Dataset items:

## Start

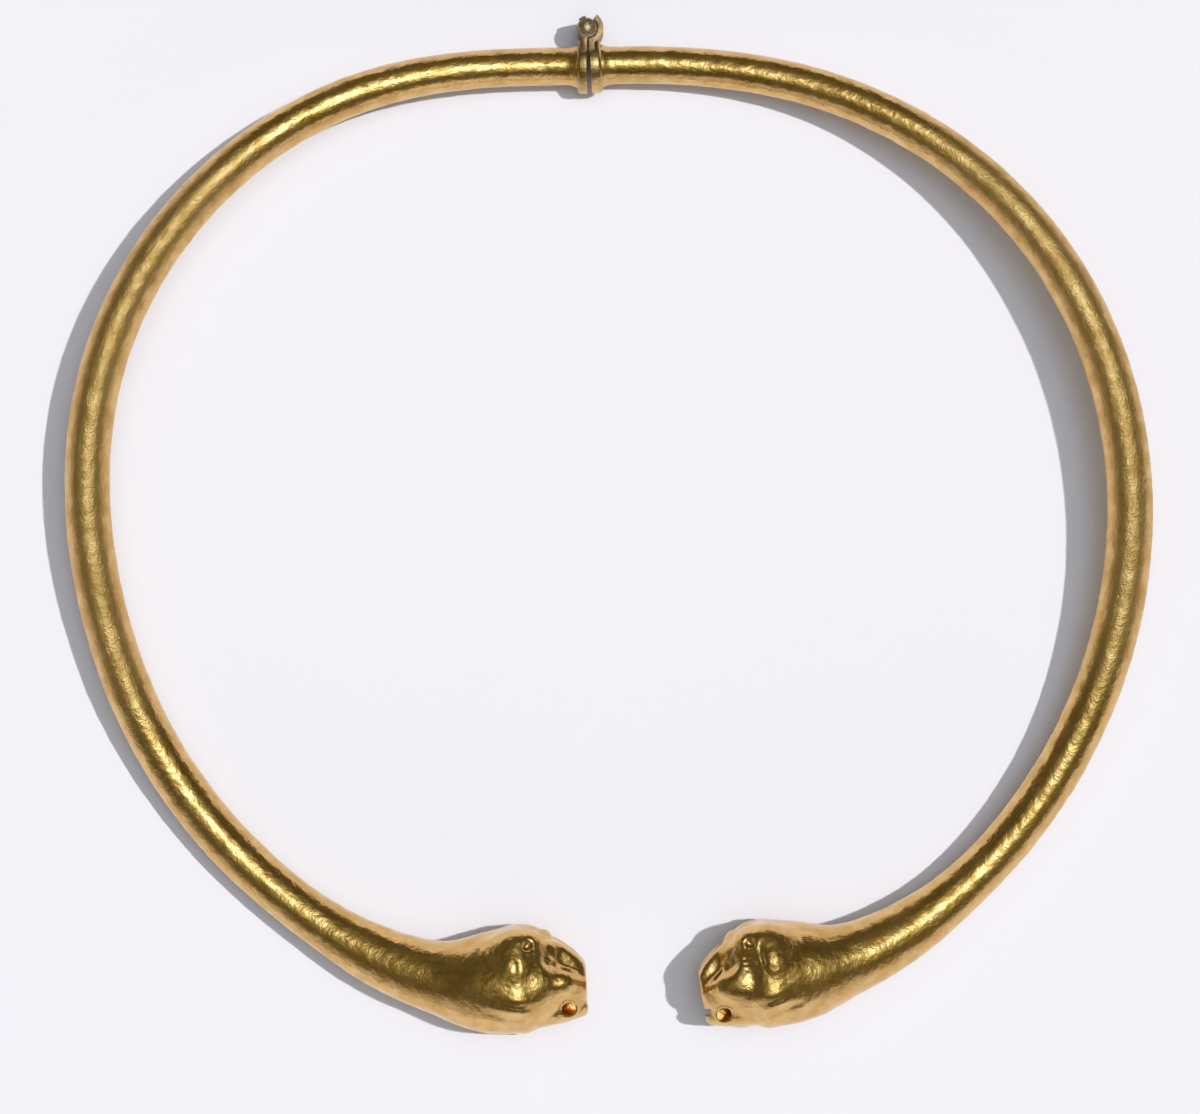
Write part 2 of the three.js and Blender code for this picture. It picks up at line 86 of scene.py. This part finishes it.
class ArmLine:
    """Centre line of an arm: bends of given radius, blended in plan, then bowed up."""

    def __init__(self, start, heading, turn, bent, straight, bend_radii, bow):
        steps = 600
        self.bent, self.length, self.turn = bent, bent + straight, turn
        self.heights = [flange_height, *bow, head_height]
        share = (np.arange(steps) + 0.5) / steps * (len(bend_radii) - 1)
        bends = np.interp(share, range(len(bend_radii)), turn / np.array(bend_radii))
        step = bent / steps
        headings = heading + np.concatenate([[0], np.cumsum(bends * step)])
        middles = headings[:-1] + bends * step / 2
        walked = np.cumsum(np.stack([np.cos(middles), np.sin(middles)], 1) * step, 0)
        self.places = np.concatenate([[start], start + walked])
        self.headings = headings
        self.distances = np.linspace(0, bent, steps + 1)

    def bend(self, points):
        """Places points (forward from the mane, to the crown, to the side) on the line."""
        distance = self.length + points[:, 0]
        bent = np.clip(distance, 0, self.bent)
        heading = np.interp(bent, self.distances, self.headings)
        x = np.interp(bent, self.distances, self.places[:, 0])
        y = np.interp(bent, self.distances, self.places[:, 1])
        forward = np.stack([np.cos(heading), np.sin(heading), 0 * heading], 1)
        crown = self.turn * np.stack([-forward[:, 1], forward[:, 0], 0 * heading], 1)
        centre = np.stack([x, y, along_equal_steps(self.heights, distance / self.length)], 1)
        centre += forward * (distance - bent)[:, None]
        side = np.cross(forward, crown)
        return centre + crown * points[:, 1:2] + side * points[:, 2:3]


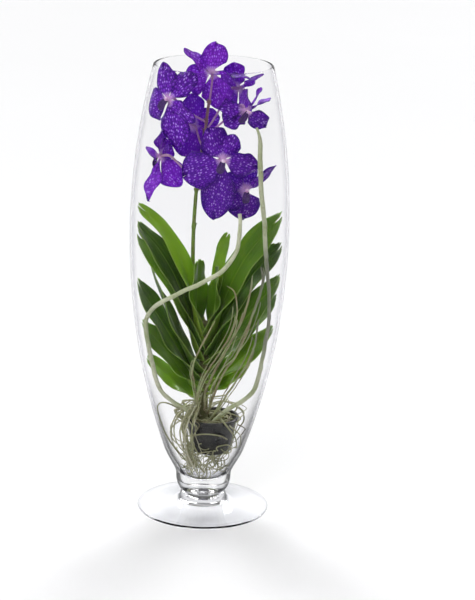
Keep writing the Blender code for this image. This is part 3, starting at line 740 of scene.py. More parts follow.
# thin sheets: leaves, sepals, petals and lips
def addSheet(bm, surface, along, across, tone):
    flat = bm.loops.layers.uv.get("flat") or bm.loops.layers.uv.new("flat")
    toneLayer = bm.verts.layers.float.get("tone") or bm.verts.layers.float.new("tone")
    edgeLayer = bm.verts.layers.float.get("edge") or bm.verts.layers.float.new("edge")
    rows = []
    for i in range(along + 1):
        u = 1 - (1 - i / along) ** 1.5
        row = []
        for j in range(across + 1):
            v = 2 * j / across - 1
            spot, where = surface(u, v)
            vert = bm.verts.new(spot)
            vert[toneLayer] = tone
            vert[edgeLayer] = max(abs(v), smoothStep(0.86, 1.0, u))
            row.append((vert, where))
        rows.append(row)
    for i in range(along):
        for j in range(across):
            corners = (rows[i][j], rows[i + 1][j], rows[i + 1][j + 1], rows[i][j + 1])
            face = bm.faces.new([corner[0] for corner in corners])
            face.smooth = True
            for loop, corner in zip(face.loops, corners):
                loop[flat].uv = corner[1]


def thicken(obj, thickness, thinEdge):
    group = obj.vertex_groups.new(name="thick")
    for vert, edge in zip(obj.data.vertices, obj.data.attributes["edge"].data):
        group.add([vert.index], max(thinEdge, 1 - edge.value ** 4), "REPLACE")
    solid = obj.modifiers.new("thickness", "SOLIDIFY")
    solid.thickness = thickness
    solid.offset = 0
    solid.vertex_group = "thick"
    solid.thickness_vertex_group = thinEdge
    solid.use_even_offset = False
    solid.material_offset = 1
    applyModifiers(obj)
    obj.vertex_groups.clear()
    return obj


# leaves
leafShape = dict(thickness=0.0018, sheathStep=0.004, clasp=2.0, baseFold=0.75, tipFold=0.16, ruffle=0.0022,
                 glassGap=0.0015, seatGap=0.0009)
# name, node, base azimuth, tip azimuth, base height, tip height, reach, width, bow, roll, tone; the tone is
# partly the leaf's own colour and partly painted shade, low for leaves seen in shade
leaves = (
    ("leafLeft1", "leaf_left_1", 180, 189, 0.234, 0.418, 0.97, 0.024, 0.34, 46, 1.05),
    ("leafLeft2", "leaf_left_2", 182, 193, 0.220, 0.397, 0.98, 0.035, 0.23, 44, 0.02),
    ("leafLeft3", "leaf_left_3", 177, 172, 0.2065, 0.374, 0.98, 0.032, 0.245, 40, 0.70),
    ("leafLeft4", "leaf_left_4", 192, 219, 0.190, 0.346, 0.91, 0.037, -0.02, 30, 0.15),
    ("leafLeft5", "leaf_left_5", 178, 188, 0.178, 0.318, 0.96, 0.037, 0.04, 38, 0.20),
    ("leafLeft6", "leaf_left_6", 182, 193, 0.164, 0.262, 0.94, 0.035, 0.06, 38, 0.60),
    ("leafLeft7", "leaf_left_7", 177, 188, 0.150, 0.212, 0.92, 0.028, 0.04, 38, 0.85),
    ("leafRight1", "leaf_right_1", 4, 32, 0.2425, 0.377, 0.25, 0.0155, 0.40, 60, 0.85),
    ("leafRight2", "leaf_right_2", -3, -13, 0.228, 0.410, 0.98, 0.043, 0.24, 50, 0.55),
    ("leafRight3", "leaf_right_3", 3, 6, 0.214, 0.366, 0.98, 0.036, 0.20, 38, 0.20),
    ("leafRight4", "leaf_right_4", -3, -10, 0.200, 0.330, 0.98, 0.038, 0.06, 46, 0.40),
    ("leafRight5", "leaf_right_5", 3, 8, 0.186, 0.298, 0.96, 0.034, 0.08, 34, 0.60),
    ("leafRight6", "leaf_right_6", -3, -7, 0.172, 0.258, 0.96, 0.034, 0.00, 38, 0.85),
    ("leafRight7", "leaf_right_7", 2, -4, 0.158, 0.205, 0.66, 0.026, 0.10, 42, 1.05),
    ("leafYoung1", None, 184, 214, 0.247, 0.345, 0.12, 0.036, 0.20, 55, 0.50),
    ("leafYoung2", None, -6, -56, 0.243, 0.338, 0.17, 0.036, 0.20, 55, 0.45),
)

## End

Given problem |
Return exactly the lines from the beginning of the data above through the one containing "return centre +", please. Include both end lines and add nothing else.

Response to this task |
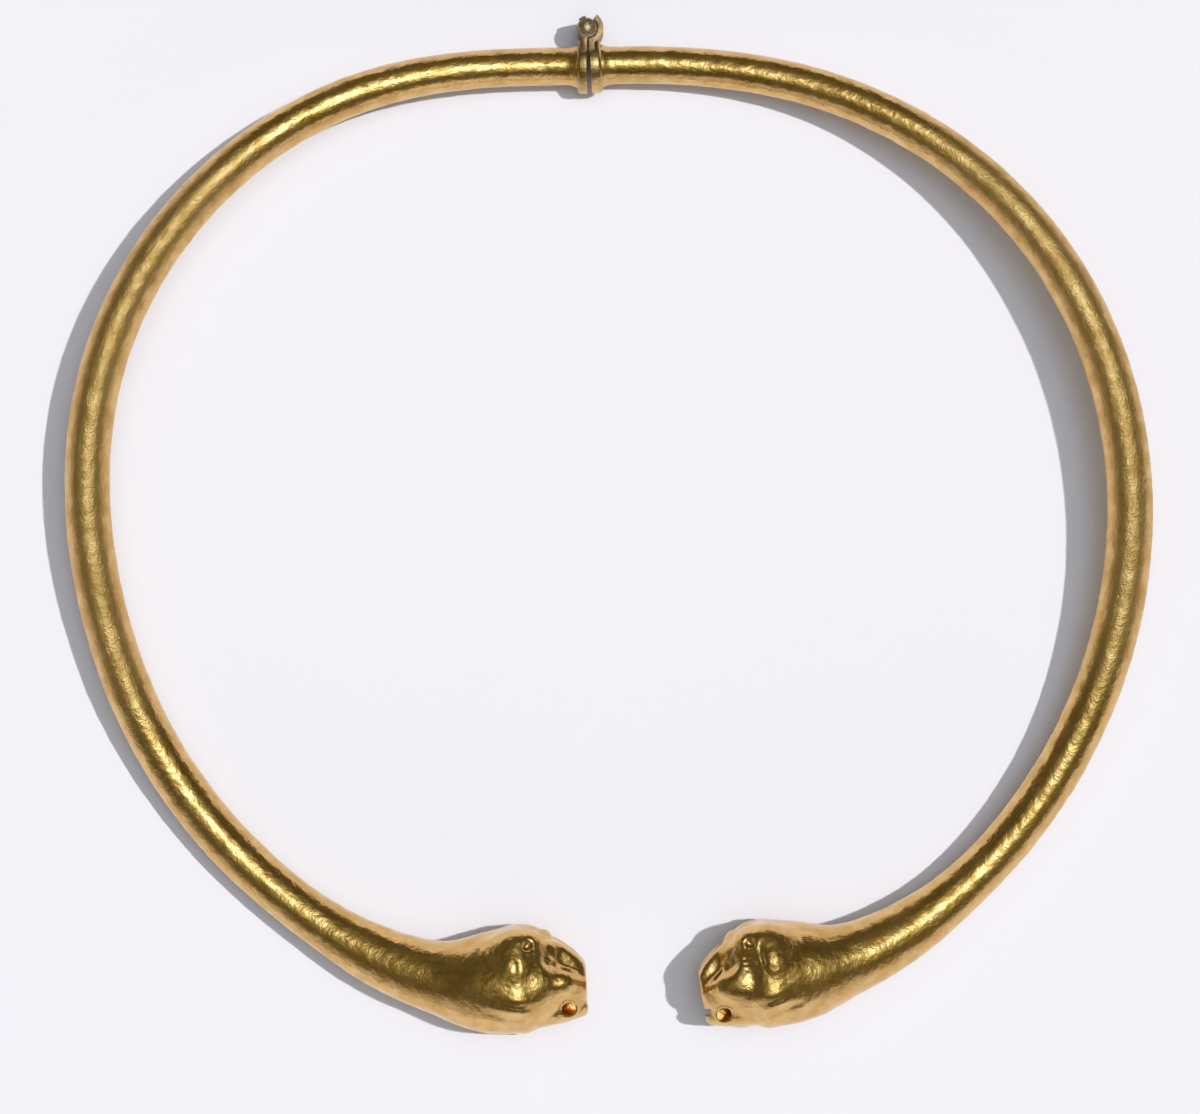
Write part 2 of the three.js and Blender code for this picture. It picks up at line 86 of scene.py. This part finishes it.
class ArmLine:
    """Centre line of an arm: bends of given radius, blended in plan, then bowed up."""

    def __init__(self, start, heading, turn, bent, straight, bend_radii, bow):
        steps = 600
        self.bent, self.length, self.turn = bent, bent + straight, turn
        self.heights = [flange_height, *bow, head_height]
        share = (np.arange(steps) + 0.5) / steps * (len(bend_radii) - 1)
        bends = np.interp(share, range(len(bend_radii)), turn / np.array(bend_radii))
        step = bent / steps
        headings = heading + np.concatenate([[0], np.cumsum(bends * step)])
        middles = headings[:-1] + bends * step / 2
        walked = np.cumsum(np.stack([np.cos(middles), np.sin(middles)], 1) * step, 0)
        self.places = np.concatenate([[start], start + walked])
        self.headings = headings
        self.distances = np.linspace(0, bent, steps + 1)

    def bend(self, points):
        """Places points (forward from the mane, to the crown, to the side) on the line."""
        distance = self.length + points[:, 0]
        bent = np.clip(distance, 0, self.bent)
        heading = np.interp(bent, self.distances, self.headings)
        x = np.interp(bent, self.distances, self.places[:, 0])
        y = np.interp(bent, self.distances, self.places[:, 1])
        forward = np.stack([np.cos(heading), np.sin(heading), 0 * heading], 1)
        crown = self.turn * np.stack([-forward[:, 1], forward[:, 0], 0 * heading], 1)
        centre = np.stack([x, y, along_equal_steps(self.heights, distance / self.length)], 1)
        centre += forward * (distance - bent)[:, None]
        side = np.cross(forward, crown)
        return centre + crown * points[:, 1:2] + side * points[:, 2:3]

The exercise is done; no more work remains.